> [SHORT TASK]:
Draw out every line with the word "bodies" from the listing below.

> [SOURCE EXCERPT]:
+-------+
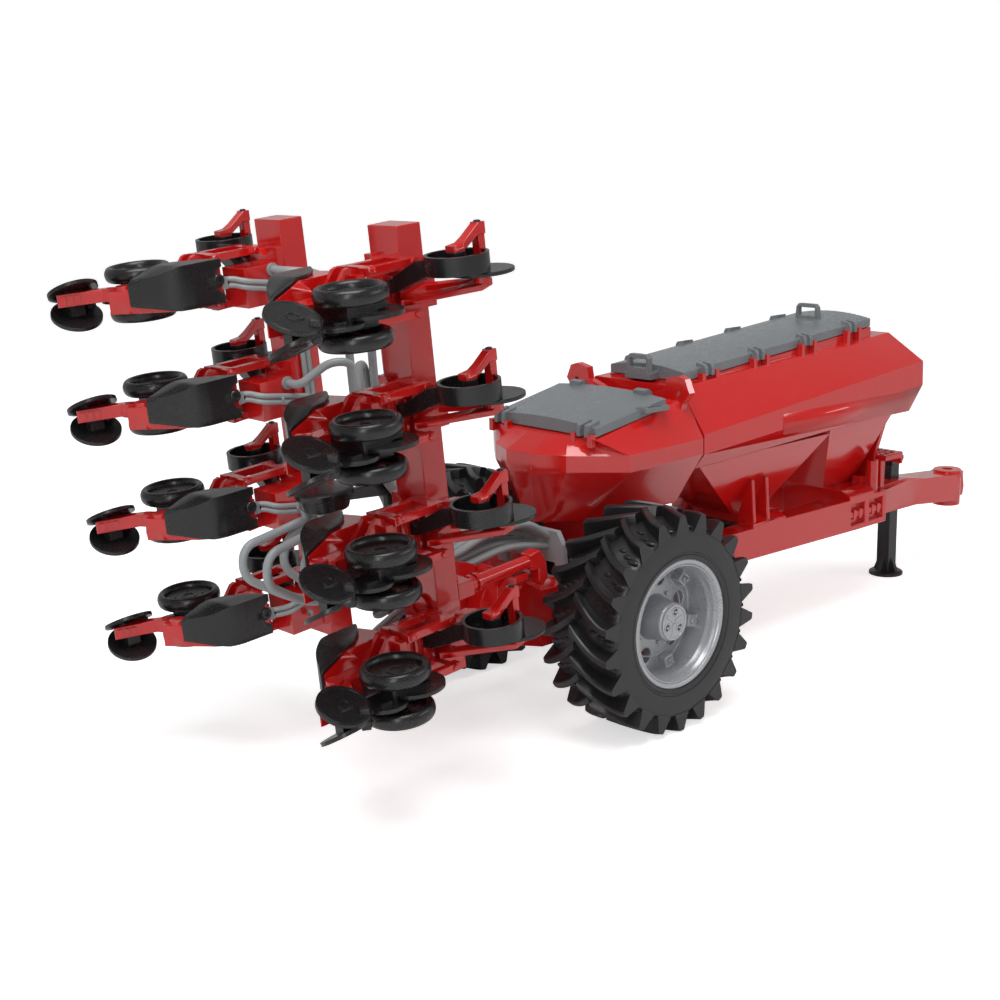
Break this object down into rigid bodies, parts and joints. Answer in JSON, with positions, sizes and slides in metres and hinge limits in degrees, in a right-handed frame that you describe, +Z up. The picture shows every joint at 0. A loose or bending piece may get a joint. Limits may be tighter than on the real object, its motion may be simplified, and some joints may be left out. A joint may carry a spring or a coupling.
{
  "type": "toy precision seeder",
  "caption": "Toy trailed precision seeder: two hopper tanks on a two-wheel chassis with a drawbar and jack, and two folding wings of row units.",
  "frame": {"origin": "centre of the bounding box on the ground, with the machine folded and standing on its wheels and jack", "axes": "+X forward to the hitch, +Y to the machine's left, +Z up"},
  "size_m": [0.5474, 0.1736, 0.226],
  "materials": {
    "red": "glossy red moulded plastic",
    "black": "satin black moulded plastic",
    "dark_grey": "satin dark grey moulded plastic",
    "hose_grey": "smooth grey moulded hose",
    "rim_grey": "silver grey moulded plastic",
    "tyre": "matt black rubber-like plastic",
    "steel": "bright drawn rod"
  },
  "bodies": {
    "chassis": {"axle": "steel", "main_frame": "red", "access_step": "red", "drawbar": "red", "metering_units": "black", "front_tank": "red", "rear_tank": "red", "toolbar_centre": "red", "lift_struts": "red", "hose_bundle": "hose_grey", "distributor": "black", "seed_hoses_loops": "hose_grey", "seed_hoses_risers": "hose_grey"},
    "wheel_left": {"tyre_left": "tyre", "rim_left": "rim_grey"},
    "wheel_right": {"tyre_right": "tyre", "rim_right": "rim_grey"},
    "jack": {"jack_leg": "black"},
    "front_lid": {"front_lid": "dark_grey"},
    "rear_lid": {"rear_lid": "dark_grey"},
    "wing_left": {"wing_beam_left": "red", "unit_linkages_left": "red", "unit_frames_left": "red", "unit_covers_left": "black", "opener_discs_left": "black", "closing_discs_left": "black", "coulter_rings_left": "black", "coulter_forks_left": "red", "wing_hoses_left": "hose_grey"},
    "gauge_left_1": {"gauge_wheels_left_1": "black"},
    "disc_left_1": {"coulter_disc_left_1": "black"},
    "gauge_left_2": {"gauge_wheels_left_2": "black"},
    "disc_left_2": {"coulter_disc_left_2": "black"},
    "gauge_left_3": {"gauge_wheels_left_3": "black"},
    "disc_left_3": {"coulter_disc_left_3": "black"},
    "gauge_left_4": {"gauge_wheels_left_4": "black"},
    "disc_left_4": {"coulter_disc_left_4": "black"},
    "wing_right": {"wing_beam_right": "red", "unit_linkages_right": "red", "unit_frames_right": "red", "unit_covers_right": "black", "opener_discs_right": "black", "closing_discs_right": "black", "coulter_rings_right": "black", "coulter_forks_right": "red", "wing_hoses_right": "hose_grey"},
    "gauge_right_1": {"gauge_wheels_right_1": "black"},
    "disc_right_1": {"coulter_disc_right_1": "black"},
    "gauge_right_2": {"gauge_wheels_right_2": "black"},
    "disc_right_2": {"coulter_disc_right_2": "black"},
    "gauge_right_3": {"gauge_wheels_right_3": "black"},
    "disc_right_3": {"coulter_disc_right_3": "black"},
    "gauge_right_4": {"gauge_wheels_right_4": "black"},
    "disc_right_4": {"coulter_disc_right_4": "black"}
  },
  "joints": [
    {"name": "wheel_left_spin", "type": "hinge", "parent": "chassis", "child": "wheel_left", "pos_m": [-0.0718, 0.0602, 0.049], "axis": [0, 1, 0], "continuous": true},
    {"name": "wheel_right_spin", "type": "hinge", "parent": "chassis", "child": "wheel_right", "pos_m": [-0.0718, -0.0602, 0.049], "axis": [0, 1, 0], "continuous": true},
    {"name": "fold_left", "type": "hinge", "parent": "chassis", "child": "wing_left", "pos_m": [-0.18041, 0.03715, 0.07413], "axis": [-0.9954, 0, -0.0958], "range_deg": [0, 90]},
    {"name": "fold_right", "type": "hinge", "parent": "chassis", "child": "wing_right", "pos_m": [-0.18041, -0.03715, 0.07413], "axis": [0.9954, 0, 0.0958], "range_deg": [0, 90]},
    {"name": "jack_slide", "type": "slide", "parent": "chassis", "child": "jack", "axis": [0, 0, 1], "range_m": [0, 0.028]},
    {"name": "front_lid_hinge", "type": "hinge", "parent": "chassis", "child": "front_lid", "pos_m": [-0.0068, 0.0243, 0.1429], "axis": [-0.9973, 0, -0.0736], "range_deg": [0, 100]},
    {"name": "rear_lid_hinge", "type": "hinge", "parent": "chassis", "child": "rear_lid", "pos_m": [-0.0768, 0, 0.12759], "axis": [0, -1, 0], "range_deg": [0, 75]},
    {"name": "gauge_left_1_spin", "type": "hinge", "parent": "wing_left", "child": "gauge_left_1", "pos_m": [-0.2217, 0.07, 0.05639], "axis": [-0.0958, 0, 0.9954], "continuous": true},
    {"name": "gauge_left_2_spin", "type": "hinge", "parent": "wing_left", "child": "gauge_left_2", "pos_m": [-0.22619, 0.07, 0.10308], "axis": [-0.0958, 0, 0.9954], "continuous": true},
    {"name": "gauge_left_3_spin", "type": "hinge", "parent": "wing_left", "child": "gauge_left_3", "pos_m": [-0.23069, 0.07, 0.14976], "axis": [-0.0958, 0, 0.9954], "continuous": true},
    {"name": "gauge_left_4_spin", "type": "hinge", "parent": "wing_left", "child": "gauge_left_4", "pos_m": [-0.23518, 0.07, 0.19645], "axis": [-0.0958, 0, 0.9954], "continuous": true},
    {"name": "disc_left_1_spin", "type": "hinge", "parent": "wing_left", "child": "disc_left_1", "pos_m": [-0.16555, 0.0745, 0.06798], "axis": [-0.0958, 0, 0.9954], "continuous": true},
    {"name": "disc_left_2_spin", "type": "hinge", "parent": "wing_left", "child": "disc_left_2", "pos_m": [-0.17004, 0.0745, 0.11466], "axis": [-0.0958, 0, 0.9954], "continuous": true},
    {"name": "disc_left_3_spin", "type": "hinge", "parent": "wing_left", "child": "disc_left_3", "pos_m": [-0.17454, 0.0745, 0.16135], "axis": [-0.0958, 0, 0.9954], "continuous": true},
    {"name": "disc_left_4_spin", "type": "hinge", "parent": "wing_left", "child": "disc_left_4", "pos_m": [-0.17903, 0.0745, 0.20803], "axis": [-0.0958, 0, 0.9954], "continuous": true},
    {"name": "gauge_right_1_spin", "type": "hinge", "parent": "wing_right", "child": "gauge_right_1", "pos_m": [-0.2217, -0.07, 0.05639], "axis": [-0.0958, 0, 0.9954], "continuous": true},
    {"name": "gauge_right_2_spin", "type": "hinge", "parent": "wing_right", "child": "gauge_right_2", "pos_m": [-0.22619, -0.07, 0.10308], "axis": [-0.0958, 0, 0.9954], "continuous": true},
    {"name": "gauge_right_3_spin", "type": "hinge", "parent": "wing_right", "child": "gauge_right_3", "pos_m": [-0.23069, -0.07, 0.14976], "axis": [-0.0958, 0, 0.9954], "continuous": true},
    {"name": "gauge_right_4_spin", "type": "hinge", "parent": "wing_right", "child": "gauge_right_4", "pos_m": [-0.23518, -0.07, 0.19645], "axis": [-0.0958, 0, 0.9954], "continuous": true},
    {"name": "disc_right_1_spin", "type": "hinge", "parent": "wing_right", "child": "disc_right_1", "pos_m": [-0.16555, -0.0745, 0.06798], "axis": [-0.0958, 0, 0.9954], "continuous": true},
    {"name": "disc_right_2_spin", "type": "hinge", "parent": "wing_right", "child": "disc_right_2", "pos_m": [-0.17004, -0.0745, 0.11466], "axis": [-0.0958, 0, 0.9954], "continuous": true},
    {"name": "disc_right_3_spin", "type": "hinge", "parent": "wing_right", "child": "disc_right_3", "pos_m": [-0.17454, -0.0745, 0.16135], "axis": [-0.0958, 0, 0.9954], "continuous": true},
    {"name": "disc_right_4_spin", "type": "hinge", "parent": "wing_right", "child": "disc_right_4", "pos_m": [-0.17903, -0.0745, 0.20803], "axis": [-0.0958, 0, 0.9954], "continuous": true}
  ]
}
+-------+
> [ANSWER TO THIS TASK]:
Break this object down into rigid bodies, parts and joints. Answer in JSON, with positions, sizes and slides in metres and hinge limits in degrees, in a right-handed frame that you describe, +Z up. The picture shows every joint at 0. A loose or bending piece may get a joint. Limits may be tighter than on the real object, its motion may be simplified, and some joints may be left out. A joint may carry a spring or a coupling.
  "bodies": {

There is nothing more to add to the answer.